[Your goal]
Answer with one number: how many lines hold "each".

[Data rows]
——————

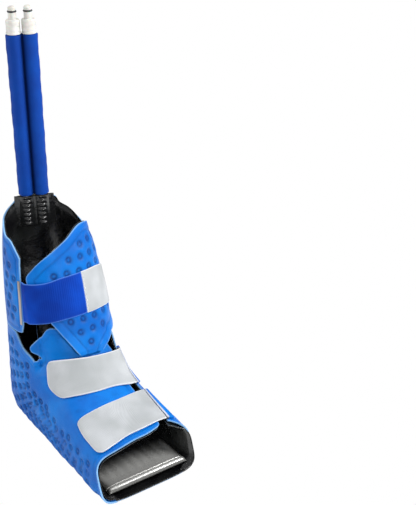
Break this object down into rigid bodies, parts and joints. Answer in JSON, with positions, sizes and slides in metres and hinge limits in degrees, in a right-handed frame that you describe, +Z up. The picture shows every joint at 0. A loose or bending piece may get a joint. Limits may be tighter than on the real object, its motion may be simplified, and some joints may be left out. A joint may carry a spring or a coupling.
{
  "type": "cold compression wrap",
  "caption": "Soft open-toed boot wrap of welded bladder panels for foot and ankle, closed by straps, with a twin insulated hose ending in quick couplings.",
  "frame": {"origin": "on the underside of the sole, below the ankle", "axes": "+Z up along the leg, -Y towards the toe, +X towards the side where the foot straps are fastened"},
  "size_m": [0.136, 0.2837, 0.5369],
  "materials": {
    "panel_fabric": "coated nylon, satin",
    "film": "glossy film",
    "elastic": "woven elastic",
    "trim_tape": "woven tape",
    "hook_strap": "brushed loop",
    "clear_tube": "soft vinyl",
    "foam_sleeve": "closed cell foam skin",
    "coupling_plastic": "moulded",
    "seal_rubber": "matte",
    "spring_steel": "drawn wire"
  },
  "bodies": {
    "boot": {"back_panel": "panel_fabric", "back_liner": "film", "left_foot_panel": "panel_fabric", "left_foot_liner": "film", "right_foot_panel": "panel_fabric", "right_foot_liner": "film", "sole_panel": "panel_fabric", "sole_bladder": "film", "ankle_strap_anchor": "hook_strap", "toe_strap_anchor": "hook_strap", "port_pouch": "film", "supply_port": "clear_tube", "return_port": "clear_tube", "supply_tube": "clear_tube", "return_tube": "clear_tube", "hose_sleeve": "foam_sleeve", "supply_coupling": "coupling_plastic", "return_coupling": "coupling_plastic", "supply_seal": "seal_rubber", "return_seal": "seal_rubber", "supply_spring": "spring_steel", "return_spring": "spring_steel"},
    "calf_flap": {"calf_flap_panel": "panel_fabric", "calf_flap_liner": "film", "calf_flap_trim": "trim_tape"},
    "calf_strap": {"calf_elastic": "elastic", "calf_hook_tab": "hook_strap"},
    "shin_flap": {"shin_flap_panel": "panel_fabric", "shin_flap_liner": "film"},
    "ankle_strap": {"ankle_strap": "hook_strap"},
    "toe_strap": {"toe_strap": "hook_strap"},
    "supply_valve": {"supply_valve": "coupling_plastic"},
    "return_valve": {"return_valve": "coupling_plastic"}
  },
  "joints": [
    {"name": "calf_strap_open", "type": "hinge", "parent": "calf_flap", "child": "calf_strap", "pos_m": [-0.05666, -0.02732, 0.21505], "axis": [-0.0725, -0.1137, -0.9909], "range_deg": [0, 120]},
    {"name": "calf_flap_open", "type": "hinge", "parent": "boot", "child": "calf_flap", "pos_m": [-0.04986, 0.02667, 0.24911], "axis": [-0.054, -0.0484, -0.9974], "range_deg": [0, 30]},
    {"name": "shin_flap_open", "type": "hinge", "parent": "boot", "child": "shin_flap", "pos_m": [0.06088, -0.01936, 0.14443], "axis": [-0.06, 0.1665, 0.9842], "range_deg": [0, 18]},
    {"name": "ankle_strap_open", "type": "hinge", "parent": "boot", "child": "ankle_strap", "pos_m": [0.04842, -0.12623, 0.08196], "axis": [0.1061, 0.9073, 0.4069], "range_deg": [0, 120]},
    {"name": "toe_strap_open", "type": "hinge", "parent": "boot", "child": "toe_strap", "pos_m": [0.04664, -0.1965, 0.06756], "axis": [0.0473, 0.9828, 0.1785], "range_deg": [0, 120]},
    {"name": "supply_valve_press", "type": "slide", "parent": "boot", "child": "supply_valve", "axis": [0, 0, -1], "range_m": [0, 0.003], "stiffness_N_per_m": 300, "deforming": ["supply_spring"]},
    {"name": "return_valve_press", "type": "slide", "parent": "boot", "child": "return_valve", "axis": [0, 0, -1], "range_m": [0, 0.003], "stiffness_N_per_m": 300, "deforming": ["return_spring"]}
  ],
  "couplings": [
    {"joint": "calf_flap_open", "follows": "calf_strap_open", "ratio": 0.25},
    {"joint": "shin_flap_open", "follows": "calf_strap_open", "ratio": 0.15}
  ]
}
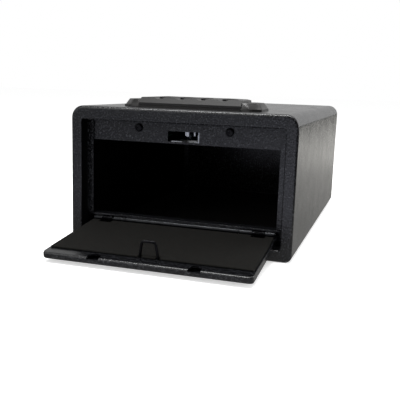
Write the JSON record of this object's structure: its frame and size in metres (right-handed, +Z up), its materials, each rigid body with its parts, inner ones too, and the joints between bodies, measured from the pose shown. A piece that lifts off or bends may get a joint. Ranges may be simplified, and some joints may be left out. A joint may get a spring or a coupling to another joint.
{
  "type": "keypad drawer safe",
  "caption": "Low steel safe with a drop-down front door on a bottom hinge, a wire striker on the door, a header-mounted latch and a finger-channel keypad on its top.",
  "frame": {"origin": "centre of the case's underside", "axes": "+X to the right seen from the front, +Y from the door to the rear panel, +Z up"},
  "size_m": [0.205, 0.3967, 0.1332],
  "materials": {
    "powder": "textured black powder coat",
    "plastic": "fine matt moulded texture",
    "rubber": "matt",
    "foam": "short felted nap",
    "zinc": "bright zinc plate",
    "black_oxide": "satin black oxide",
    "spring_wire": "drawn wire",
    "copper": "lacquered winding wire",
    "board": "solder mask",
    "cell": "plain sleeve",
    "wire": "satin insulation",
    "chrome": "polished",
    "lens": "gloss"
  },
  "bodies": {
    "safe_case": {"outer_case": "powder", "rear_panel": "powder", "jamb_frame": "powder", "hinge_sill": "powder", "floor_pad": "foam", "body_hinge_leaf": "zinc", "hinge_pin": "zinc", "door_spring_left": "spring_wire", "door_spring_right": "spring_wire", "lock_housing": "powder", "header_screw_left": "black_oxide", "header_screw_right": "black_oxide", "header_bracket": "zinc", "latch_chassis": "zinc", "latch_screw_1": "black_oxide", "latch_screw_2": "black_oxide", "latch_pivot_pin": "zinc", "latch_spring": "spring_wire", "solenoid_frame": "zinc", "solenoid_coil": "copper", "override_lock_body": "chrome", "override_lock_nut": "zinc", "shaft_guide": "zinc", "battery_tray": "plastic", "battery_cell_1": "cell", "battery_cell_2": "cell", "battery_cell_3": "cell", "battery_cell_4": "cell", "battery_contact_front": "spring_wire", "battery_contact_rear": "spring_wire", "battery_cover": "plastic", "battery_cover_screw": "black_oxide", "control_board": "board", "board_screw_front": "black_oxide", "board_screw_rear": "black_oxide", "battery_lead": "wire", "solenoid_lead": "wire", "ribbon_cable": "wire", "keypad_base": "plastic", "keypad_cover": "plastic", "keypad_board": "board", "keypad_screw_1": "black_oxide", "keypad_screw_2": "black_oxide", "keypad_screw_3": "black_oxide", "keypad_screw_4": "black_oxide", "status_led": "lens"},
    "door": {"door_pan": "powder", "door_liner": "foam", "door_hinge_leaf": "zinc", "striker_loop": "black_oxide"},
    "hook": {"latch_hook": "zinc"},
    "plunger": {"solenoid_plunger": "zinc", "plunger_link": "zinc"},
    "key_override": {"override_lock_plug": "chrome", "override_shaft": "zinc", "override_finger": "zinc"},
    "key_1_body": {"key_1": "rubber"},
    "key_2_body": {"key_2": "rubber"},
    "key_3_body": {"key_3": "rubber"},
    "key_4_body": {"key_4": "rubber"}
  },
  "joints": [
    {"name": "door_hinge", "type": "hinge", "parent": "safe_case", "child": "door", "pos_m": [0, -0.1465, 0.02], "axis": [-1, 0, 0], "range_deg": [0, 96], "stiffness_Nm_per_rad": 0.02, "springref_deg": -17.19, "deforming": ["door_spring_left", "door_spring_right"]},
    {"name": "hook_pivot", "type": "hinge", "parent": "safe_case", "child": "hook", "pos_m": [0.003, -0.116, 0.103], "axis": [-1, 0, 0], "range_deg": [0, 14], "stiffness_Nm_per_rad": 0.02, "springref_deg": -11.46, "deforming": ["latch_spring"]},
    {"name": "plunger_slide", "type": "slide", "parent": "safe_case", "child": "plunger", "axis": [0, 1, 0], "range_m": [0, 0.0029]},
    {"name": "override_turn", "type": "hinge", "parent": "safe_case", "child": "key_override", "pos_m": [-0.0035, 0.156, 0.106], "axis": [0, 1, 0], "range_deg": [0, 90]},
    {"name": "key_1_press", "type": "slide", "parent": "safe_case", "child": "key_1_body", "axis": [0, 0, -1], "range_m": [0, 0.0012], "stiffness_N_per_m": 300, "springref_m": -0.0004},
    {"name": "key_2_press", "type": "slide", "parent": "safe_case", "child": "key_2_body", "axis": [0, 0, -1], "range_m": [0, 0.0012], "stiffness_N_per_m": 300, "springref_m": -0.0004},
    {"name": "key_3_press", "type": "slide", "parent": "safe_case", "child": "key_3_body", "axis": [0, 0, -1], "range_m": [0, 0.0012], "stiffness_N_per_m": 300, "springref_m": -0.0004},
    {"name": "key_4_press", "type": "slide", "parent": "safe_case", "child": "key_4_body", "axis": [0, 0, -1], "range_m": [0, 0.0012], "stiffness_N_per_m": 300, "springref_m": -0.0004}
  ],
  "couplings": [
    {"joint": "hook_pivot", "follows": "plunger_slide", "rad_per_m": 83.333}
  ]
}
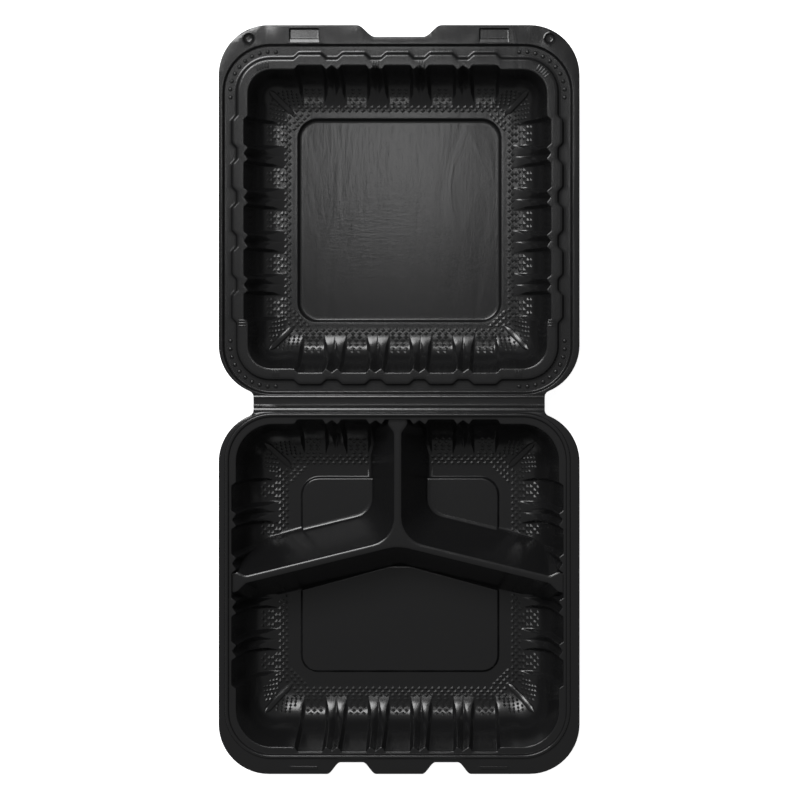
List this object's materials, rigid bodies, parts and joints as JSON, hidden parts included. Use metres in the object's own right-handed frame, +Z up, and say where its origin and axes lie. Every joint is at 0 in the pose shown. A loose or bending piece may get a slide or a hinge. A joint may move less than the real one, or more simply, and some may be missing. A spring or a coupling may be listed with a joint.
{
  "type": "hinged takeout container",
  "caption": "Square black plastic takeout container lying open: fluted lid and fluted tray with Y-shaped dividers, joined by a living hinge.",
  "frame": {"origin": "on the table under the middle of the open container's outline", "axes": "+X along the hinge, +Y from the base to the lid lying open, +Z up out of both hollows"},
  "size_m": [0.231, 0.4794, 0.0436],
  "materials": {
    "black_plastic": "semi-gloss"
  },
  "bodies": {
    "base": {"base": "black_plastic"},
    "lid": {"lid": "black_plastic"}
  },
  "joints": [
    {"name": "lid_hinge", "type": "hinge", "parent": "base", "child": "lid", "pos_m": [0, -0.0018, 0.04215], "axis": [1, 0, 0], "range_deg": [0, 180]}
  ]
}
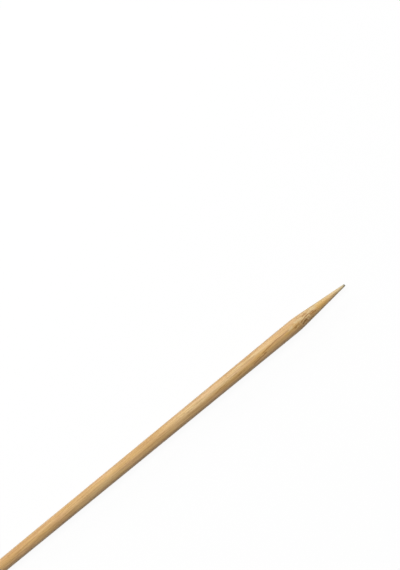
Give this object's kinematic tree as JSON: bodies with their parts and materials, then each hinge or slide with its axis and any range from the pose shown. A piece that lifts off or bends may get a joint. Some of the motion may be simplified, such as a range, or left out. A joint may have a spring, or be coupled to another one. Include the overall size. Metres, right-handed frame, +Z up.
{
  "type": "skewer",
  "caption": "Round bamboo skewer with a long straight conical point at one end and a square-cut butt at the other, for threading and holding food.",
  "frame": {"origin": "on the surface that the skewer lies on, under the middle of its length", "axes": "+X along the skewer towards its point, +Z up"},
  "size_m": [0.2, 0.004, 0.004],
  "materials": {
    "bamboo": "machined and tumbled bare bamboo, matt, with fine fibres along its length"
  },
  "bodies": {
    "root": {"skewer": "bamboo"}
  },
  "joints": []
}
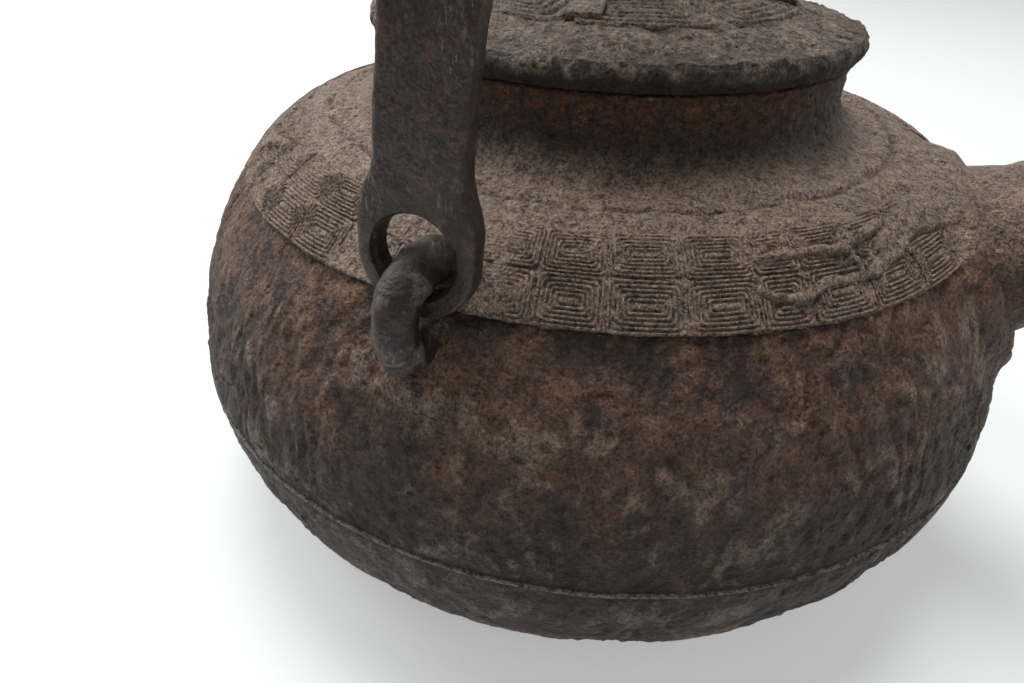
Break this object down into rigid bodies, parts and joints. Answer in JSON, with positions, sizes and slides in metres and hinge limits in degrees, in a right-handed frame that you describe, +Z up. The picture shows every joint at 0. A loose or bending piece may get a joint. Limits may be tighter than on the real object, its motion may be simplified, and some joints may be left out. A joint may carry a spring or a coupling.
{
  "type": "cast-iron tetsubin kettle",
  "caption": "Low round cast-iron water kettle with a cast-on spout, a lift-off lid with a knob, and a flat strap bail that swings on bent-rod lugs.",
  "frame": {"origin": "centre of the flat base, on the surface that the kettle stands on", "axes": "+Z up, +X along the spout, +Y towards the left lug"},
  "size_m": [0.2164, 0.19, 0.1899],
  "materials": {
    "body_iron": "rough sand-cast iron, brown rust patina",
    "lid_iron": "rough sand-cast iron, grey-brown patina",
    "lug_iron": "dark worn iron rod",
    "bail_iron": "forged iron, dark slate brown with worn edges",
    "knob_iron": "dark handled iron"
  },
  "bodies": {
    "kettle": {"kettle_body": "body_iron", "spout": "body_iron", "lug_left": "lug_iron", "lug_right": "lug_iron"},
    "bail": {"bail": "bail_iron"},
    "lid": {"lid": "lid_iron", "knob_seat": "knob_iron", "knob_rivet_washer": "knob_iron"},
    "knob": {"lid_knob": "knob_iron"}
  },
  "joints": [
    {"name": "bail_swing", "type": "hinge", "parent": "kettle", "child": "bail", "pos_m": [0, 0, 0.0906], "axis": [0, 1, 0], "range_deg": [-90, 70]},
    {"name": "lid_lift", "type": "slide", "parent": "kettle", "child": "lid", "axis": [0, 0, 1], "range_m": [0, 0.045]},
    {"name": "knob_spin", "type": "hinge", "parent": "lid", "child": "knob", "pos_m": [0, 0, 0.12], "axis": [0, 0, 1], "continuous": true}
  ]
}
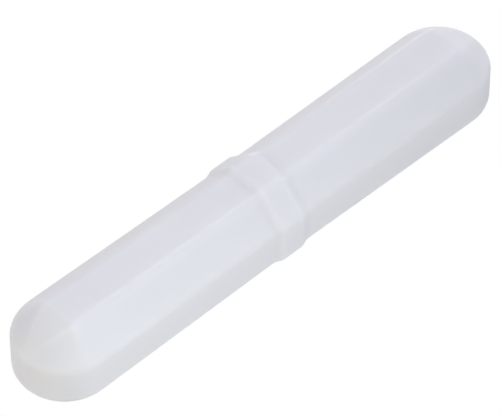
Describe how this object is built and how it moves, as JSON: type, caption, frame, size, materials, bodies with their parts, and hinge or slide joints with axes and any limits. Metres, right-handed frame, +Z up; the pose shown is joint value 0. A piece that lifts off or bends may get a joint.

——————

[Answer to the exercise]
2